■ GIVEN TASK ■
Your task is to copy the lines between the line containing "The three.js and" and the line containing "PRONG_LOW, PRONG_HIGH = 2.6, 7.4", counting both of those lines, and to emit nothing more.

■ MATERIAL FOR THIS TASK ■
start

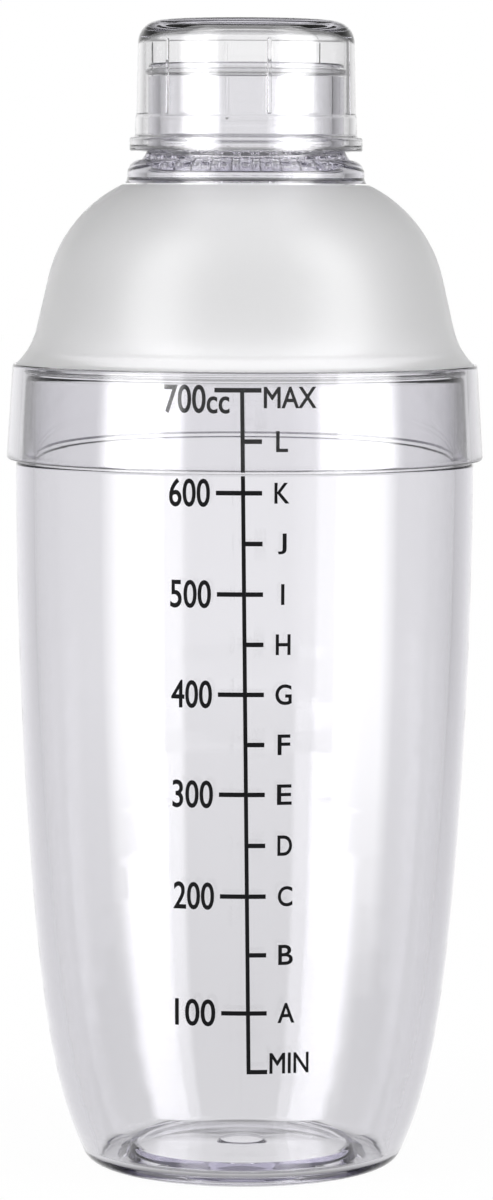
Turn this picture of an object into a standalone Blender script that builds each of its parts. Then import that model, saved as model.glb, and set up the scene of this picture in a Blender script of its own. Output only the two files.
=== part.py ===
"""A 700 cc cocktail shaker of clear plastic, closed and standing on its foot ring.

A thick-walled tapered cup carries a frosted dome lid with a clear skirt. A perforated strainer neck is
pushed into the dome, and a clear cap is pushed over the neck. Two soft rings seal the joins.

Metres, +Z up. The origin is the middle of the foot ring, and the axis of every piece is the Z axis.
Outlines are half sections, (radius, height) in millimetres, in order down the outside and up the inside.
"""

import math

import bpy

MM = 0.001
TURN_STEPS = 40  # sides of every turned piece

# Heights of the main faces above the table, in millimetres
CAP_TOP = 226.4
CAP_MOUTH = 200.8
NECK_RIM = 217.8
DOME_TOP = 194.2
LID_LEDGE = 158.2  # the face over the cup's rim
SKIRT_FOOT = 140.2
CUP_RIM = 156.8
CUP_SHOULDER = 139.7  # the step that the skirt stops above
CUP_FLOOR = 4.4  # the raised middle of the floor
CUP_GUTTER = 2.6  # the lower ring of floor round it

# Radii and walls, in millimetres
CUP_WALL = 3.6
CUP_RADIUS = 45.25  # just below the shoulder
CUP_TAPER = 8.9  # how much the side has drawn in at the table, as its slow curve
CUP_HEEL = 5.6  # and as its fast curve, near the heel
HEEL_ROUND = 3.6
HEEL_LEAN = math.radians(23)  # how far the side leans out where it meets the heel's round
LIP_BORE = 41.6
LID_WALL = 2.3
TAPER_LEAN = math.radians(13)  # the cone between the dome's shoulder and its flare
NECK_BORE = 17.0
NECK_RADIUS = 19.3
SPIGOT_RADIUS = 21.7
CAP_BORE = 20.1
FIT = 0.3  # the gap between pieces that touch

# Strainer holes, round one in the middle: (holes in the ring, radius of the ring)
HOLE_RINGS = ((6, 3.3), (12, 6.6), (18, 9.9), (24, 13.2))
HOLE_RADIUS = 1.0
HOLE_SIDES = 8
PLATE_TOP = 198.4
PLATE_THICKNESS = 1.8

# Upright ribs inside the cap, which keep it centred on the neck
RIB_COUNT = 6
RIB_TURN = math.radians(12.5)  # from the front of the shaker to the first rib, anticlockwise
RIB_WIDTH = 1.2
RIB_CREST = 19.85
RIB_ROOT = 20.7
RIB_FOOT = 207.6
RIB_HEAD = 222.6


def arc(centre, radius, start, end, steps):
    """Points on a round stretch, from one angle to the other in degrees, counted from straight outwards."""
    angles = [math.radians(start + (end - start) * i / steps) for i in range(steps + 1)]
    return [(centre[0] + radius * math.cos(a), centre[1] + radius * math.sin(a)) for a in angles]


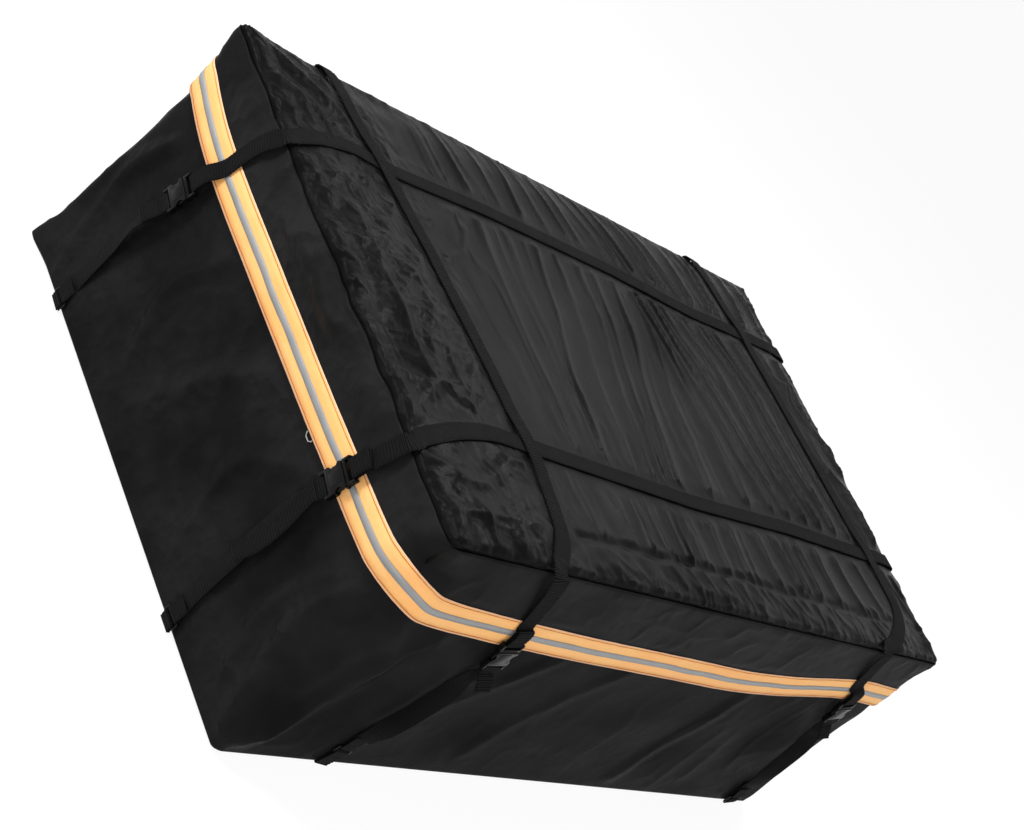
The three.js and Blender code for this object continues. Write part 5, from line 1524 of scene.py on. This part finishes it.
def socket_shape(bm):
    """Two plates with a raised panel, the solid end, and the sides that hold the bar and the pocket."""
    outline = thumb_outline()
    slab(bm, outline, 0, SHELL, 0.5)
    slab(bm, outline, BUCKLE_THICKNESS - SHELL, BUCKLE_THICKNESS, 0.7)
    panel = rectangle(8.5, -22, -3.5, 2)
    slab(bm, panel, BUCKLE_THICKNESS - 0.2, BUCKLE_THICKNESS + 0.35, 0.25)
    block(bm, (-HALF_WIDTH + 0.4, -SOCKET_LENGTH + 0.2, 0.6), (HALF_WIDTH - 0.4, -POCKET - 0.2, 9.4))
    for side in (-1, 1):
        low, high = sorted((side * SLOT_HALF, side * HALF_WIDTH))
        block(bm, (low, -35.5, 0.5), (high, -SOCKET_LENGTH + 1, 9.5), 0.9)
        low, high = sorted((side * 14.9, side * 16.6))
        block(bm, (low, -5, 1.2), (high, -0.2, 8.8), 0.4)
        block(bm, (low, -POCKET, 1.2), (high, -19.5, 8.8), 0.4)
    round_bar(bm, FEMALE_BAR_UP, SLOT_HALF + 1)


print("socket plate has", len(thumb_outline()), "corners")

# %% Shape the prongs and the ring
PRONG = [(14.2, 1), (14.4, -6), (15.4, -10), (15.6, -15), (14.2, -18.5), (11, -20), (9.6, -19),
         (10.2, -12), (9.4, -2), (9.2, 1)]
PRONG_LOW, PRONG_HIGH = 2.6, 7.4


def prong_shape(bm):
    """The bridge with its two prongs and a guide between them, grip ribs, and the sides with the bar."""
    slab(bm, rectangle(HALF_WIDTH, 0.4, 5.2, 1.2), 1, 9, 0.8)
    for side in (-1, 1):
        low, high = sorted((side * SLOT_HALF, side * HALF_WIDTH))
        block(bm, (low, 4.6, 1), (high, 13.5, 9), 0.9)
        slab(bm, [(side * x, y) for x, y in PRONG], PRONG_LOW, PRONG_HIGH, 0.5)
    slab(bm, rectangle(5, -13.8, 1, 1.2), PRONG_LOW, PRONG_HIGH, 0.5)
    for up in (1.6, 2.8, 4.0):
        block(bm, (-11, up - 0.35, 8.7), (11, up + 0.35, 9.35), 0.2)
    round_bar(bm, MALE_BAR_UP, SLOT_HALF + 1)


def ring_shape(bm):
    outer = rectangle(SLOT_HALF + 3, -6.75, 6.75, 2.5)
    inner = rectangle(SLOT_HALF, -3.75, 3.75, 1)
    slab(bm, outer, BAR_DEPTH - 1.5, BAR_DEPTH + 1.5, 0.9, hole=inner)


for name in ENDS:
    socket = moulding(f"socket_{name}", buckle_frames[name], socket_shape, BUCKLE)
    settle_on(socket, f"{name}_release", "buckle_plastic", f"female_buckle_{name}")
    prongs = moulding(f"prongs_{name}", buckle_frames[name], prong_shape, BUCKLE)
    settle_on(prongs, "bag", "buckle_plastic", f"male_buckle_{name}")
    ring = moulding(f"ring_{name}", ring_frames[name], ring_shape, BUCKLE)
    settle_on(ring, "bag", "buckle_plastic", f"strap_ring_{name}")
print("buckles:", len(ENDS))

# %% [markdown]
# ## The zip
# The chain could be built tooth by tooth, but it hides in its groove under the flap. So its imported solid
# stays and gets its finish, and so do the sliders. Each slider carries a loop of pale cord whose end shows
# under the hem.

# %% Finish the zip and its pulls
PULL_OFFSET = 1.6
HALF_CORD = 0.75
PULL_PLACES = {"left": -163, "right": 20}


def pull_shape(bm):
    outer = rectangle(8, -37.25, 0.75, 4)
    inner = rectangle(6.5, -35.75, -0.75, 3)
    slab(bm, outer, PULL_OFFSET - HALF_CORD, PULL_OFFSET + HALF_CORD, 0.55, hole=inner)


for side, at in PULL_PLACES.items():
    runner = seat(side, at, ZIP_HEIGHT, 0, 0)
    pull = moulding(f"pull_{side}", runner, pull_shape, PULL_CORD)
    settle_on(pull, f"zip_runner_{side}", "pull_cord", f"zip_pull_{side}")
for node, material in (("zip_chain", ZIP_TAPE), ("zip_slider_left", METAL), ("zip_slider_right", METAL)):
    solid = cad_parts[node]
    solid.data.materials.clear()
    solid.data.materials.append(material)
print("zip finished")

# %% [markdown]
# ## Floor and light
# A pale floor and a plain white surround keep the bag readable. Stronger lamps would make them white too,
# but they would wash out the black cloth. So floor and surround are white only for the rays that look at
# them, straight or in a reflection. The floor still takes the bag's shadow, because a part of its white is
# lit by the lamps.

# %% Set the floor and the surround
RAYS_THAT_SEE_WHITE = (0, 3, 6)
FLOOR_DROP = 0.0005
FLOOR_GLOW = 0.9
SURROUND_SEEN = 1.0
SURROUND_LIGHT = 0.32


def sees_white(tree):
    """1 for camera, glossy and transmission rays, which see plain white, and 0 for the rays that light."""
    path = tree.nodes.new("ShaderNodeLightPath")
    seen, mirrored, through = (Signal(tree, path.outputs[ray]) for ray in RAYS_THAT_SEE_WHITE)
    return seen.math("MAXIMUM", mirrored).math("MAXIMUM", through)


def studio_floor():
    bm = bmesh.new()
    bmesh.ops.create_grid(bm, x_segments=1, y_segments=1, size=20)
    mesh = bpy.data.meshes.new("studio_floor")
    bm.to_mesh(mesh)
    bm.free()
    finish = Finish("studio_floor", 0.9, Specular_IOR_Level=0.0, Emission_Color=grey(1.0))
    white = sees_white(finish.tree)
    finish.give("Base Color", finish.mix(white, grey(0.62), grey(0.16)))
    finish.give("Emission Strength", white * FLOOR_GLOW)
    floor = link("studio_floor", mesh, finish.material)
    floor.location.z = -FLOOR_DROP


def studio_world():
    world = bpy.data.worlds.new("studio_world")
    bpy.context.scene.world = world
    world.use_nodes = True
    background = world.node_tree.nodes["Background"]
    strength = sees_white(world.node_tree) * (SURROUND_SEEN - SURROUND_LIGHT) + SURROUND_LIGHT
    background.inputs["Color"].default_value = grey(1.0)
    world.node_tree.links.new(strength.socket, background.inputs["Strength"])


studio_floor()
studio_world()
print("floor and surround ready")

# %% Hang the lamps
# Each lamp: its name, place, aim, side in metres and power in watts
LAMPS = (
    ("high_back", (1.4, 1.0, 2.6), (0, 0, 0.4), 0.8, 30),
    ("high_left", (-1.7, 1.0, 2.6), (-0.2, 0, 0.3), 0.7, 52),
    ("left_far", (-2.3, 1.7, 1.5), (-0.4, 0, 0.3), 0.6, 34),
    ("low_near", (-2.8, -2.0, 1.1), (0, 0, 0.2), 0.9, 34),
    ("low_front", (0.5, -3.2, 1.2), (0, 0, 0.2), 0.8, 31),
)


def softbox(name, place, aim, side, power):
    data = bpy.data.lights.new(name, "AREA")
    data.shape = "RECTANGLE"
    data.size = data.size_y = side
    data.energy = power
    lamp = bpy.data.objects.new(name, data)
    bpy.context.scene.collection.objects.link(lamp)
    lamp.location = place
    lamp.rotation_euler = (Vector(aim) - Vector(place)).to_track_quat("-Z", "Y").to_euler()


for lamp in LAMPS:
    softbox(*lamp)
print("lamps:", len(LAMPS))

end

■ SOLUTION BELOW ■
The three.js and Blender code for this object continues. Write part 5, from line 1524 of scene.py on. This part finishes it.
def socket_shape(bm):
    """Two plates with a raised panel, the solid end, and the sides that hold the bar and the pocket."""
    outline = thumb_outline()
    slab(bm, outline, 0, SHELL, 0.5)
    slab(bm, outline, BUCKLE_THICKNESS - SHELL, BUCKLE_THICKNESS, 0.7)
    panel = rectangle(8.5, -22, -3.5, 2)
    slab(bm, panel, BUCKLE_THICKNESS - 0.2, BUCKLE_THICKNESS + 0.35, 0.25)
    block(bm, (-HALF_WIDTH + 0.4, -SOCKET_LENGTH + 0.2, 0.6), (HALF_WIDTH - 0.4, -POCKET - 0.2, 9.4))
    for side in (-1, 1):
        low, high = sorted((side * SLOT_HALF, side * HALF_WIDTH))
        block(bm, (low, -35.5, 0.5), (high, -SOCKET_LENGTH + 1, 9.5), 0.9)
        low, high = sorted((side * 14.9, side * 16.6))
        block(bm, (low, -5, 1.2), (high, -0.2, 8.8), 0.4)
        block(bm, (low, -POCKET, 1.2), (high, -19.5, 8.8), 0.4)
    round_bar(bm, FEMALE_BAR_UP, SLOT_HALF + 1)


print("socket plate has", len(thumb_outline()), "corners")

# %% Shape the prongs and the ring
PRONG = [(14.2, 1), (14.4, -6), (15.4, -10), (15.6, -15), (14.2, -18.5), (11, -20), (9.6, -19),
         (10.2, -12), (9.4, -2), (9.2, 1)]
PRONG_LOW, PRONG_HIGH = 2.6, 7.4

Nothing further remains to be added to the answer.